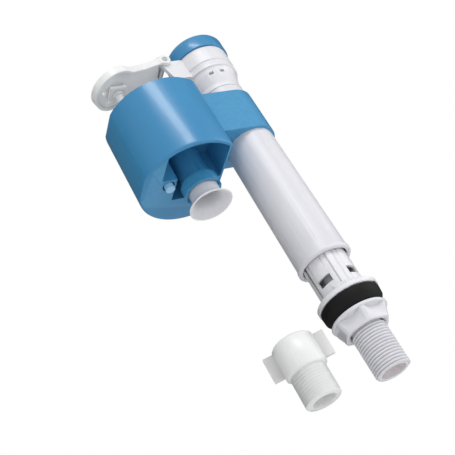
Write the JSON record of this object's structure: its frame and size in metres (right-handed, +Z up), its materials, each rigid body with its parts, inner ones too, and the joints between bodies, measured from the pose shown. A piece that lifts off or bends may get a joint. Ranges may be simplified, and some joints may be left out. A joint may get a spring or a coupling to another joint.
{
  "type": "float valve",
  "caption": "Bottom-entry delayed-action cistern float valve: sliding riser, head with lever arm, float chamber, back nut and a loose threaded adaptor.",
  "frame": {"origin": "on the shank's axis, at the seat face under the lower tube's flange, where the valve sits on the cistern's floor", "axes": "+Z up the riser towards the cap; -X from the riser towards the float chamber and the arm's round end; +Y completes the right-handed frame"},
  "size_m": [0.1036, 0.068, 0.2601],
  "materials": {
    "white_plastic": "satin moulded acetal",
    "natural_plastic": "translucent natural polypropylene",
    "blue_plastic": "glossy moulded blue polypropylene",
    "pale_blue_plastic": "pale blue acetal",
    "pink_plastic": "pale pink moulded plastic",
    "black_rubber": "matt moulded rubber",
    "grey_rubber": "matt silicone",
    "steel": "drawn stainless wire"
  },
  "bodies": {
    "base": {"lower_tube": "white_plastic", "inlet_pipe": "white_plastic", "flow_restrictor": "pink_plastic", "inlet_strainer": "natural_plastic", "rubber_washer": "black_rubber"},
    "nut": {"back_nut": "white_plastic"},
    "riser": {"riser_tube": "white_plastic", "drop_pipe": "white_plastic", "pipe_o_ring": "black_rubber", "head_o_ring": "black_rubber", "valve_head": "white_plastic", "diaphragm": "grey_rubber", "metering_pin": "steel", "pivot_pin": "steel", "float_chamber": "blue_plastic"},
    "cap": {"cap": "blue_plastic"},
    "arm": {"lever_arm": "natural_plastic", "pilot_seal": "black_rubber"},
    "clip": {"screw_clip": "natural_plastic"},
    "screw": {"level_screw": "natural_plastic"},
    "float": {"float": "white_plastic", "guide_stem": "pale_blue_plastic"},
    "check": {"check_cup": "white_plastic", "check_seal": "black_rubber"},
    "adaptor": {"adaptor": "natural_plastic", "adaptor_washer": "black_rubber"}
  },
  "joints": [
    {"name": "nut_travel", "type": "slide", "parent": "base", "child": "nut", "axis": [0, 0, -1], "range_m": [0, 0.025]},
    {"name": "riser_height", "type": "slide", "parent": "base", "child": "riser", "axis": [0, 0, 1], "range_m": [0, 0.06]},
    {"name": "cap_twist", "type": "hinge", "parent": "riser", "child": "cap", "pos_m": [0, 0, 0.204], "axis": [0, 0, 1], "range_deg": [0, 30]},
    {"name": "arm_pivot", "type": "hinge", "parent": "riser", "child": "arm", "pos_m": [-0.0295, 0, 0.1995], "axis": [0, 1, 0], "range_deg": [0, 13]},
    {"name": "clip_lift", "type": "slide", "parent": "riser", "child": "clip", "axis": [0, 0, 1], "range_m": [0, 0.00856]},
    {"name": "screw_turn", "type": "hinge", "parent": "clip", "child": "screw", "pos_m": [-0.0657, 0, 0.19], "axis": [0, 0, 1], "range_deg": [0, 1445]},
    {"name": "float_adjust", "type": "slide", "parent": "clip", "child": "float", "axis": [0, 0, 1], "range_m": [0, 0.008]},
    {"name": "check_lift", "type": "slide", "parent": "riser", "child": "check", "axis": [0, 0, 1], "range_m": [0, 0.0024]},
    {"name": "adaptor_lift", "type": "slide", "parent": "base", "child": "adaptor", "axis": [0, 0, 1], "range_m": [0, 0.03]}
  ],
  "couplings": [
    {"joint": "clip_lift", "follows": "arm_pivot", "m_per_rad": 0.036834},
    {"joint": "screw_turn", "follows": "float_adjust", "rad_per_m": 3141.6}
  ]
}
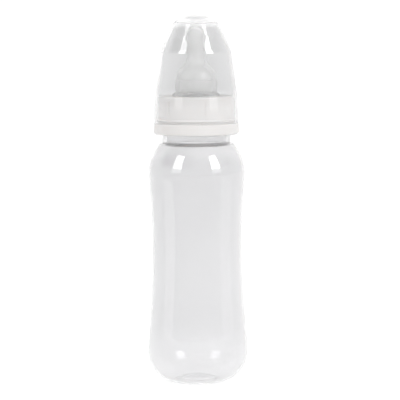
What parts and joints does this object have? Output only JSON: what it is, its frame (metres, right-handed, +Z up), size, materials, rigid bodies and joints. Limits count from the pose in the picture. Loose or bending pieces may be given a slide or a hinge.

What you are asked to do: Which lines above contain the word "from"? Copy each of them.

Solution:
Write the JSON record of this object's structure: its frame and size in metres (right-handed, +Z up), its materials, each rigid body with its parts, inner ones too, and the joints between bodies, measured from the pose shown. A piece that lifts off or bends may get a joint. Ranges may be simplified, and some joints may be left out. A joint may get a spring or a coupling to another joint.
  "frame": {"origin": "on the shank's axis, at the seat face under the lower tube's flange, where the valve sits on the cistern's floor", "axes": "+Z up the riser towards the cap; -X from the riser towards the float chamber and the arm's round end; +Y completes the right-handed frame"},
What parts and joints does this object have? Output only JSON: what it is, its frame (metres, right-handed, +Z up), size, materials, rigid bodies and joints. Limits count from the pose in the picture. Loose or bending pieces may be given a slide or a hinge.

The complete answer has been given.